We know from experience that people have more to give than many organizations allow. In the black-and-white TV world we entered as employees in the 1960s, many people saw only a young African American man from the inner city of Philadelphia and a black college called Lincoln, and a young Jewish woman from Queens, New York, who attended Queens College. They saw a couple of dimensions and rated us on them. Many did not see the high-definition reality and potential that now has us leading a 100-plus-person consulting firm considered by many as the preeminent firm in the area of strategic culture change as it relates to leveraging diversity and inclusion. They could not imagine that those two individuals would consult to many of the Who’s Who in corporate America.

Our point is that we are not exceptions. In fact, we see ourselves as normal. We are just two examples of the potential that awaits all of us if we leverage the diversity of humankind and include all people in our problem-solving and pursuit of opportunities.

We are optimistic about the future when we reflect on how little of what people have to offer, individually and collectively, has actually been leveraged by organizations. Yes, society and technology have accomplished a great deal, but we have so much further that we can go. Many organizations have achieved significant success using only a fraction of their collective experience, knowledge, and potential. We think all of us have been building, creating, and accomplishing with one hand bound behind our backs.

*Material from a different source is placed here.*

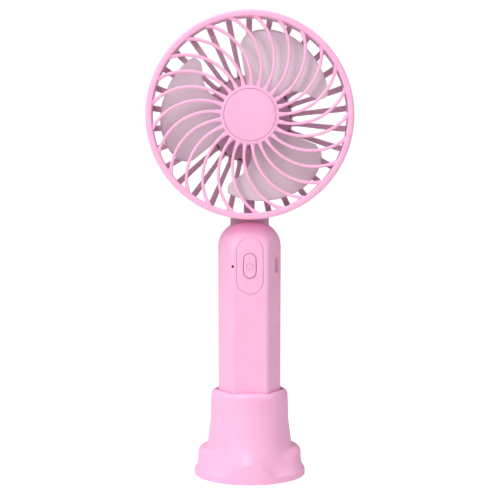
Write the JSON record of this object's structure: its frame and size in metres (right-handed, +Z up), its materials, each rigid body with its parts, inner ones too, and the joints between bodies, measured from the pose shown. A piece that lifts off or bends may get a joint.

We believe that freeing that hand will create greatness beyond our imagination.

A note about the case studies: The examples in this book are all based on fact and experience. Details have been changed to maintain confidentiality and anonymity of organizations and individuals. In virtually all instances, the case examples do not represent isolated incidents. They were chosen because they illustrate patterns we have seen repeated consistently or solutions that have been successful in several organizations.